[BEGIN Input material]

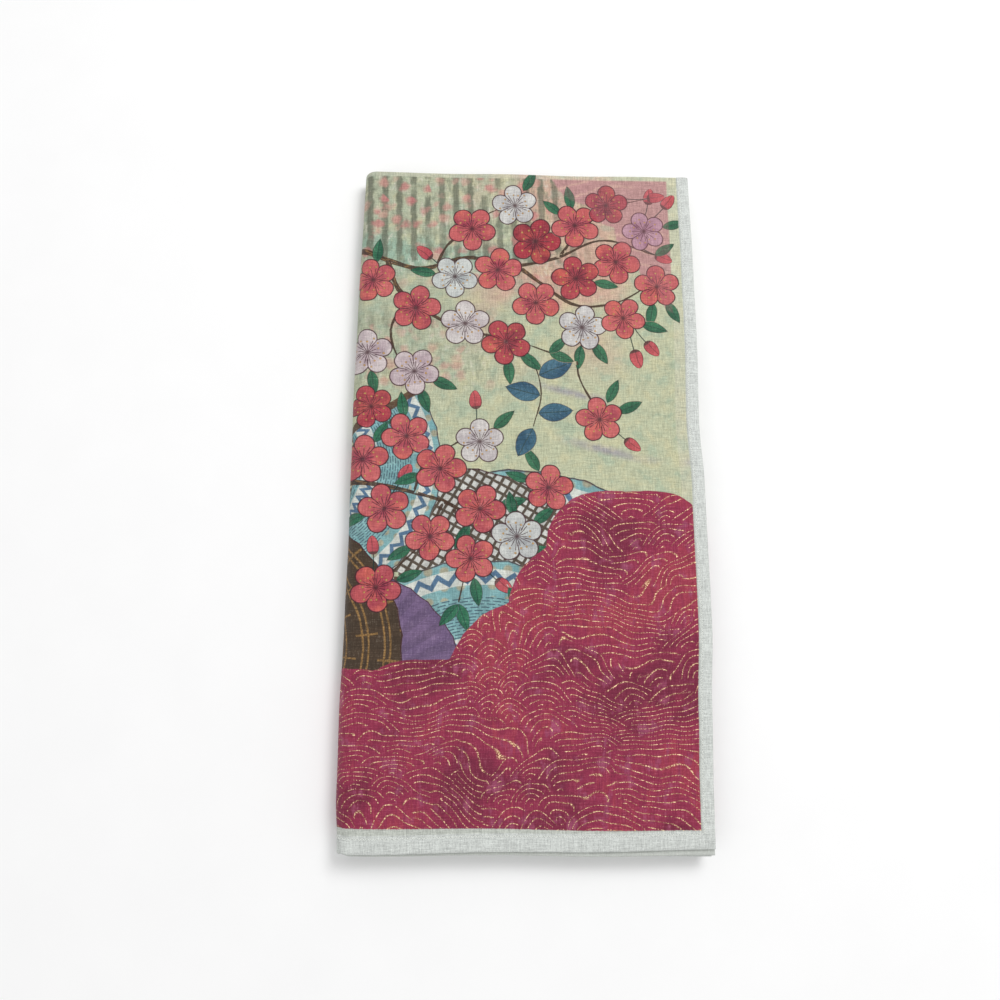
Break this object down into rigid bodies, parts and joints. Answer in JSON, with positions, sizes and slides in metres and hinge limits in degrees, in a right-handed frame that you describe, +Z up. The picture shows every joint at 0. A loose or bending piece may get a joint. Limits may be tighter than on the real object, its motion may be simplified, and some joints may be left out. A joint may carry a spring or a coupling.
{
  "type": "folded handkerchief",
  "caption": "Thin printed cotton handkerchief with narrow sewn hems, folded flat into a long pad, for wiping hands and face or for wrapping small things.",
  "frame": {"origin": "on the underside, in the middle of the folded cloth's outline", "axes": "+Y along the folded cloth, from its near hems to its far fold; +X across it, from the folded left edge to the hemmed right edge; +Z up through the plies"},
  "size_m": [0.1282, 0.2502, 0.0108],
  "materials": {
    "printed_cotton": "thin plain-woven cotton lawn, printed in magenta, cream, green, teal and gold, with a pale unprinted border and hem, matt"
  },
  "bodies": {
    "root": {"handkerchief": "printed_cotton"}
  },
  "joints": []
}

[END Input material]
[BEGIN Input material]

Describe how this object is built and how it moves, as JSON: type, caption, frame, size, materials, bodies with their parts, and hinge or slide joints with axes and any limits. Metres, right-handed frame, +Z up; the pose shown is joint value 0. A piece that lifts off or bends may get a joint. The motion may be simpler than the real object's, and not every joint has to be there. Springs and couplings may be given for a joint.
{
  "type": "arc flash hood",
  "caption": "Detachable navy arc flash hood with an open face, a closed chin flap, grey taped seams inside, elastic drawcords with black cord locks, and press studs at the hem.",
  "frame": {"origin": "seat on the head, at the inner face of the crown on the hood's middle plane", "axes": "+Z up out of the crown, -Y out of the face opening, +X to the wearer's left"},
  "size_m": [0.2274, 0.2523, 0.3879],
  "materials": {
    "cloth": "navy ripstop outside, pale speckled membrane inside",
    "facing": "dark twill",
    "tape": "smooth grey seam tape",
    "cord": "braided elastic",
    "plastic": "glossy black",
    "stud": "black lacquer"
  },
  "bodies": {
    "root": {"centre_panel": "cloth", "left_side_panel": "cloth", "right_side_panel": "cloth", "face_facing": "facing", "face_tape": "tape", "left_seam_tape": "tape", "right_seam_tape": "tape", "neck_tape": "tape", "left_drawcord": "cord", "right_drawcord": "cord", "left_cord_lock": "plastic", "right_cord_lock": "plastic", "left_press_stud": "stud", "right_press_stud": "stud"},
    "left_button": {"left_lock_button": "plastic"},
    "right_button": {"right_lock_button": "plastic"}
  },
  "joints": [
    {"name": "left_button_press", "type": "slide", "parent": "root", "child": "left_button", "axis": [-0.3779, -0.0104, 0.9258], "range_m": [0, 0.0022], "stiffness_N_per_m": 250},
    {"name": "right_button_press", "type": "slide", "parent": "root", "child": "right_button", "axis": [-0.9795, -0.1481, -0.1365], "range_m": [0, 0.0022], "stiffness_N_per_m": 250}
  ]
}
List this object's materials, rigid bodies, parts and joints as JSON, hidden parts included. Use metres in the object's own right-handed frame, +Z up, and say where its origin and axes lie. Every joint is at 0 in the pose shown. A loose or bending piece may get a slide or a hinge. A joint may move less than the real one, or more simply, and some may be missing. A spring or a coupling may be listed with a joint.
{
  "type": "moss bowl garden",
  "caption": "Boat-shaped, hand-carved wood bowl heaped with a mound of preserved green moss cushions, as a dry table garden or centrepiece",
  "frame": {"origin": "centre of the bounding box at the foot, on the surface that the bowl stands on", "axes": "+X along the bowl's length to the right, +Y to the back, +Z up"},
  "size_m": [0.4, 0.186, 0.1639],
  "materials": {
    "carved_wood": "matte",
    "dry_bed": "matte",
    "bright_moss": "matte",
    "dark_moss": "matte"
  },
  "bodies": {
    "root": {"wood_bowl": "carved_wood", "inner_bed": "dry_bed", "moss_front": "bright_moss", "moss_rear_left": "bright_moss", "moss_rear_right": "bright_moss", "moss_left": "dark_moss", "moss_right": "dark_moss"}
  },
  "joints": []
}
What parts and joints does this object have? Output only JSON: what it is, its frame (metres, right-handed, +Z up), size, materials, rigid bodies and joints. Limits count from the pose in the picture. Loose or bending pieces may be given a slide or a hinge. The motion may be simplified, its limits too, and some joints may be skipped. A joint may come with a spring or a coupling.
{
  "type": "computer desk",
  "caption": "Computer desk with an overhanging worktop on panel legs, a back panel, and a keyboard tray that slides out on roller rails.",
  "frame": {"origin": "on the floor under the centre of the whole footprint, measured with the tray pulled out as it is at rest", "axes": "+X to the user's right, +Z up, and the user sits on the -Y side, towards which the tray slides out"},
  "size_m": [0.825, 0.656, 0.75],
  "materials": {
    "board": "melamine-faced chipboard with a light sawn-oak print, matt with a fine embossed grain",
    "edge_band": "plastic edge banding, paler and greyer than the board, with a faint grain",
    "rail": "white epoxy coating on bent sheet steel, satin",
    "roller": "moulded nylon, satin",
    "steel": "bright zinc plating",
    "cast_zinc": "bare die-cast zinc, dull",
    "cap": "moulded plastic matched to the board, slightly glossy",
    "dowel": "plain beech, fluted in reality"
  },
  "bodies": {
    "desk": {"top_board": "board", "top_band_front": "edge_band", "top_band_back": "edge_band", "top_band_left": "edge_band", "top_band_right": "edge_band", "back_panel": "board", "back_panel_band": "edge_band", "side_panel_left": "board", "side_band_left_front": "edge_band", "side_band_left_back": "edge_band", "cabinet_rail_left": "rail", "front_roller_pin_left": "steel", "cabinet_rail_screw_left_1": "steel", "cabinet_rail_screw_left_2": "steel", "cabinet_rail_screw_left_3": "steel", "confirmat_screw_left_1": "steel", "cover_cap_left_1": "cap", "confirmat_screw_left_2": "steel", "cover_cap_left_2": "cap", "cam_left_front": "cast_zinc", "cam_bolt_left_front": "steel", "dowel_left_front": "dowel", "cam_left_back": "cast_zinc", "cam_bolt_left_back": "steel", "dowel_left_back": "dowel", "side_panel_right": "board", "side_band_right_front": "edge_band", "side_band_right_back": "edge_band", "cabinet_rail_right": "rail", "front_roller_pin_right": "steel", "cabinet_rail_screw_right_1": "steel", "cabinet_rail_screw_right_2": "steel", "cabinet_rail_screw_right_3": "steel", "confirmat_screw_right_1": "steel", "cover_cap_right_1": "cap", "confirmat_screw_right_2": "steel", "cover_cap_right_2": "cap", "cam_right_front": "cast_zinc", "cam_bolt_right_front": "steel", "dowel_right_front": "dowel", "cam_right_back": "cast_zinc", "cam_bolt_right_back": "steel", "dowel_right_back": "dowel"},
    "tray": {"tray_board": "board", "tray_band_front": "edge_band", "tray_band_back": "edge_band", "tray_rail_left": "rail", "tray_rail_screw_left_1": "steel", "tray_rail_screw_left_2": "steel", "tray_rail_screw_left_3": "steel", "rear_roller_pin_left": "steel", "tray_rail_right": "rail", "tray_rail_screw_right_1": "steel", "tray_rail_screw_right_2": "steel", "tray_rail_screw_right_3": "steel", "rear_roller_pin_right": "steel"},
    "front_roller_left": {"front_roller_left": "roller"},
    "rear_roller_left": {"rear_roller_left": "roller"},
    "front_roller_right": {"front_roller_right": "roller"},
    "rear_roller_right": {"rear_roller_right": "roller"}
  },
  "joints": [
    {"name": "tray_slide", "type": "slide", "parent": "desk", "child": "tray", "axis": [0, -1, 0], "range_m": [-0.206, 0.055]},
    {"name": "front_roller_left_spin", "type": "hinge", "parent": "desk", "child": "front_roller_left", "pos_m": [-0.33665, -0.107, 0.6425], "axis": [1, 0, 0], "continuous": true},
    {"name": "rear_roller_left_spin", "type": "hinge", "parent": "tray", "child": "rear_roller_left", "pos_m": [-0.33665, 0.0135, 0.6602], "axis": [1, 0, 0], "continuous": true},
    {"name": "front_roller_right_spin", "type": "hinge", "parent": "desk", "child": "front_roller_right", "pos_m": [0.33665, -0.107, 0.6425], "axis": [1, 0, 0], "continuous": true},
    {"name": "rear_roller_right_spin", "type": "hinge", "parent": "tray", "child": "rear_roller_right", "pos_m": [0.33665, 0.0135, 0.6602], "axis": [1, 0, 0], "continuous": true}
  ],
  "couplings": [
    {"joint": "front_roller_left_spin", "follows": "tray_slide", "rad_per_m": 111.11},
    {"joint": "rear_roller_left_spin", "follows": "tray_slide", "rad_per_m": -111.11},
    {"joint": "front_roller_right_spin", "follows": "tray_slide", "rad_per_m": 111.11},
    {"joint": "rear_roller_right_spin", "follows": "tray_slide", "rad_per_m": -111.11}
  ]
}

[END Input material]

Exercise instructions: Pick out every line holding the string "handed" and return it.

Correct answer:
Break this object down into rigid bodies, parts and joints. Answer in JSON, with positions, sizes and slides in metres and hinge limits in degrees, in a right-handed frame that you describe, +Z up. The picture shows every joint at 0. A loose or bending piece may get a joint. Limits may be tighter than on the real object, its motion may be simplified, and some joints may be left out. A joint may carry a spring or a coupling.
Describe how this object is built and how it moves, as JSON: type, caption, frame, size, materials, bodies with their parts, and hinge or slide joints with axes and any limits. Metres, right-handed frame, +Z up; the pose shown is joint value 0. A piece that lifts off or bends may get a joint. The motion may be simpler than the real object's, and not every joint has to be there. Springs and couplings may be given for a joint.
List this object's materials, rigid bodies, parts and joints as JSON, hidden parts included. Use metres in the object's own right-handed frame, +Z up, and say where its origin and axes lie. Every joint is at 0 in the pose shown. A loose or bending piece may get a slide or a hinge. A joint may move less than the real one, or more simply, and some may be missing. A spring or a coupling may be listed with a joint.
What parts and joints does this object have? Output only JSON: what it is, its frame (metres, right-handed, +Z up), size, materials, rigid bodies and joints. Limits count from the pose in the picture. Loose or bending pieces may be given a slide or a hinge. The motion may be simplified, its limits too, and some joints may be skipped. A joint may come with a spring or a coupling.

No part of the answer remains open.